In this talk, we present the automatic code differentiation technique to perform unintrusive sensitivity analysis and derivative computation.  This method exploits the concepts of templating and operator overloading in C++ and other similar programming languages to unintrusively convert existing codes into those yielding derivatives of arbitrary order. The idea is demonstrated through the computation of thermal properties in nanoscale heat transfer. Phonon properties such as second and third order force constants, the Gruneisen parameter, group velocities, and the temperature sensitivity of specific heat for graphene nanoribbons are computed. Derivative values so computed are compared with those obtained using finite difference approaches or with analytical values. The method is found to yield derivative values to machine accuracy, with none of the round-off issues associated with finite difference approaches. Use of automatic code differentiation is also demonstrated in topology optimization for fluid and heat transfer applications. Furthermore, templating and operator overloading approaches are demonstrated for polynomial chaos based uncertainty quantification in fluid flow applications.

About the speaker:

Jayathi Murthy is the Ronald and Valerie Sugar Dean of the Henry Samueli School of Engineering and Applied Science at the University of California, Los Angeles. Previously she held the Ernest Cockrell Jr.

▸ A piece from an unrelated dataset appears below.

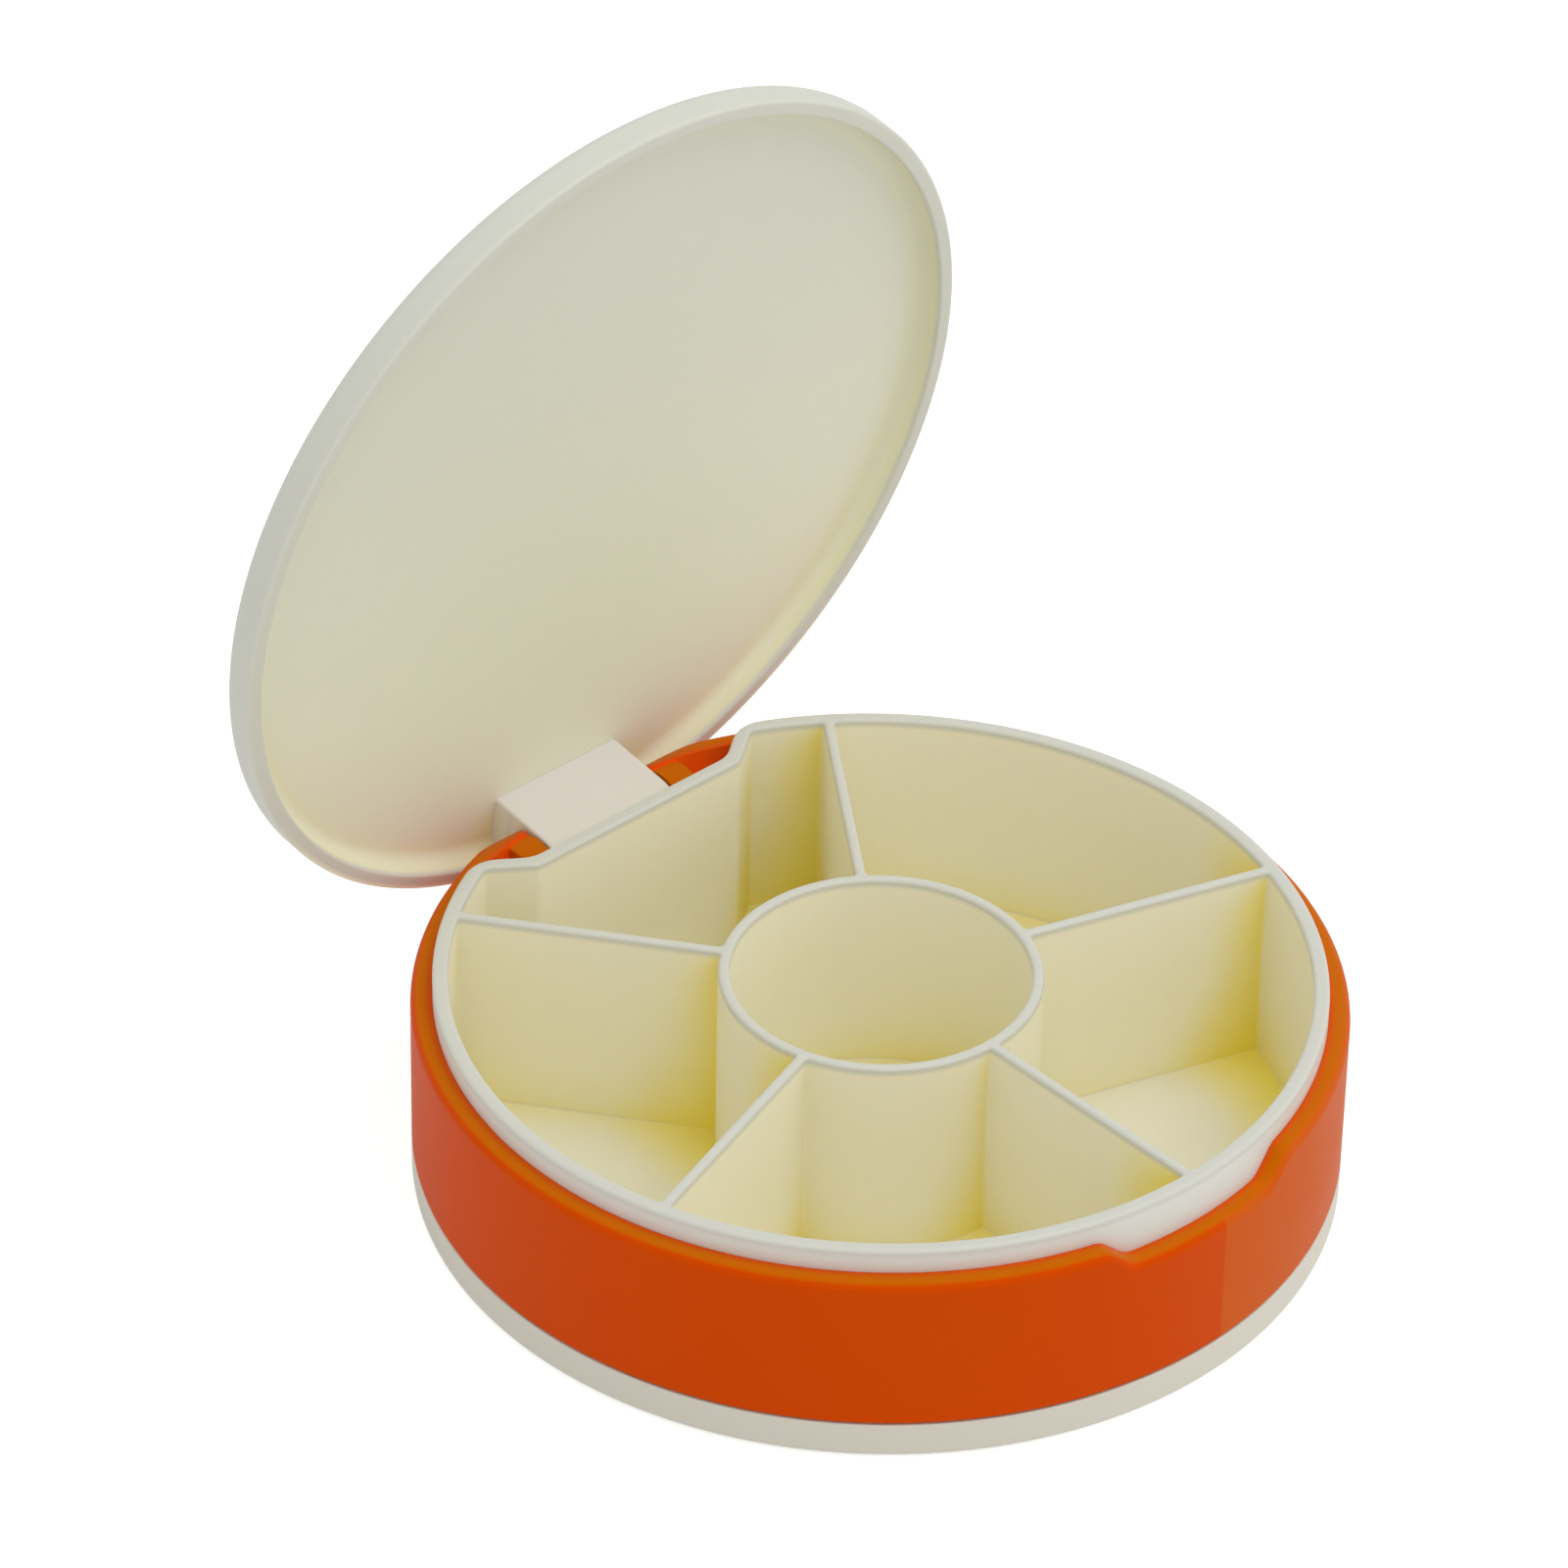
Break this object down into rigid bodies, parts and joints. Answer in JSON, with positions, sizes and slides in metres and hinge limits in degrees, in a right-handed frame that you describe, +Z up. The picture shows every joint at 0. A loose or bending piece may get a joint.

Chair and served as Department Chair of Mechanical Engineering at The University of Texas at Austin. She also served as Director of the $21M NNSA PRISM Center at Purdue for Prediction of Reliability, Integrity and Survivability of Microsystems during 2008-2014. She received her Ph.D degree from the University of Minnesota in the area of numerical heat transfer and has worked in both academia and in industry. She was an early employee of Fluent Inc., a leading vendor of CFD software, where she developed the widely-used unstructured solution-adaptive finite volume methods that underlie their flagship software Fluent, and the electronics cooling software package ICEPAK. More recently, her research has addressed sub-micron thermal transport, multiscale multiphysics simulations of MEMS and NEMS and uncertainty quantification in these systems.  She is the recipient of the IBM Faculty Partnership award 2003-2005, numerous best paper awards, the 2009 ASME EPPD Woman Engineer of the Year Award and the 2012 ASME EPPD Clock Award. In 2012, she was named a distinguished alumna of IIT Kanpur, India. In 2016, she was awarded the ASME Heat Transfer Memorial Award for her contributions to the development of advanced computational techniques. Prof. Murthy serves on the editorial boards of Numerical Heat Transfer and International Journal of Thermal Sciences and is an editor of the 2nd edition of the Handbook of Numerical Heat Transfer. She has served on numerous national committees and panels on electronics thermal management and CFD, and is the author of over 300 technical publications.

 

 

 

 

 

The Monte and Usha Ahuja Distinguished Lecture Series aims to attract highly accomplished and illustrious individuals, as well as those on their way to national and international renown. In addition to showcasing the work of current experts in the engineering field, this lecture series will inspire Ohio State students to achieve excellence and eminence in their own future careers in government, industry and academia. As honored and highly accomplished graduates of Ohio State, the Ahujas consider their charitable and philanthropic support of the university as an investment in the next generation of science, technology, engineering and mathematics trailblazers.